Hay muchas formas de estar sola. Puedes tener pareja, y estar sola. Trabajar rodeada de gente a jornada completa, y estar sola. Ser madre de familia numerosa, y estar sola. Y puedes vivir sola y no sentir ni un instante la amenaza de esa garra afilada que mata y que es la soledad que no se desea. No es cómo estas, es cómo te sientes.
Pienso en todo esto después de leer “Mujeres solas”, de Tatako Takahashi. Cayó en mis manos durante una cena de amigas la noche del 23 de abril, envuelto en un delicado papel verde traído de Corea, junto a un lazo al tono y unas flores del jardín de Susana. Me tocó por azar, pero me atrapó. Desde el título, hasta la última línea. Cinco vidas, unidas por el desasosiego que deja la soledad que no se elige.
“El más débil no es el frágil o el enfermo, sino el que está solo.” Encuentro, casualmente, esta frase en un periódico. Su autora, la paleoantropóloga María Martinón-Torres. Y lo terrible, insisto, es que hay muchas formas de estar solo. Sola. Y muchas formas de combatir el sentimiento que provoca la falta de compañía y que si fuera un color sería, intuyo, el gris. Porque ese es el tono que resulta, por ejemplo, de mezclar el blanco de las montañas nevadas de Afganistán, con el negro rasgado del manto a través de cual miran las mujeres de ese país. No debe haber mayor soledad que la de permanecer encerrada, lejos de tu voluntad, bajo un burka que no deja un resquicio abierto a la brisa de la libertad. ¿Quién se acuerda hoy de estas mujeres? Han pasado nueve meses, lo que dura un embarazo, desde que los talibanes recuperaron el poder al tiempo que las afganas perdían todo lo que habían conseguido en las últimas dos décadas. Han dejado de existir, les han apagado la voz como si fueran viejos transistores a los que se les aumenta o disminuye el volumen con el simple movimiento de una rueda.

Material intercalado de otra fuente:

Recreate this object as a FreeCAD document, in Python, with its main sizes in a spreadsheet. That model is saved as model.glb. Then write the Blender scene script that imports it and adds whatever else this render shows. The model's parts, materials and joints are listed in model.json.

Hoy también recuerdo esta otra historia. La de la mujer cuyo cuerpo fue encontrado momificado en el suelo de la cocina de sus casa madrileña en abril del 2019. Llevaba cinco años sin vida, 1825 días sin que nadie se percatara de su ausencia; sin que nadie la echara de menos… hasta que una sobrina, que residía en el extranjero, alertó a la policía de que llevaba mucho tiempo sin saber de ella. Recuerdo la historia porque me tocó cubrirla para informativos T5 y me atravesó como un rayo. Hablé con vecinos, con el portero que fue acumulando sus cartas. Y ninguno, repito, nin-gu-no extrañó su falta. Han pasado más de tres años de esta historia, confinamiento incluido, y no la olvido. Tampoco la luz centelleante que dejó la tormenta en mitad de aquella tarde soleada en esa calle próxima a la estación de autobuses de Avenida de América donde yo aguardaba para la conexión en directo y que fue algo así como un presagio de la tormenta que desata la soledad cuando no se busca.
Es la otra pandemia del siglo XXl. El otro virus que los más vulnerables tratan, también, de esquivar a toda costa. No provoca fiebre, ni toses, ni es motivo de ingreso en las unidades de críticos. No ataca a los pulmones, pero sí apunta directamente al alma. Y no hay vacuna, no hay cura para luchar contra este diagnóstico cada vez más común: la soledad, que se expande a la velocidad de la covid. Alerta un informe reciente de la Fundación Universitaria San Pablo CEU de que, si no nacen más niños y se recupera la estabilidad perdida en las parejas, aumentará el número de personas que viven solas en España. Ahora son casi cinco millones, según el INE; prácticamente la mitad, mayores de 65; y en su gran mayoría, mujeres. Mujeres solas. Menos mal que en medio de toda esta desazón, descubro una ONG que me devuelve la confianza en el ser humano: la Fundación Grandes Amigos. Son voluntarios dispuestos a tomar un café, a dar un paseo o a mantener una conversación con mayores que anhelan una voz con la que romper el vacío que les rodea. Una voz con la que poblar una rutina deshabitada. “Amarás lo cotidiano porque no existirá siempre.”
El verano ha llegado a San Sebastián en el tiempo que dura un latido y, por eso, esta noche, he dormido con la ventana abierta. El ruido de algún coche de madrugada; el destello azulado de una cocina encendida, imagino, a golpe de insomnio; el débil rugido del mar en calma y el rumor de mi propia respiración cuando suena libre. Hay muchas formas de estar sola, pero no, afortunadamente yo no lo estoy.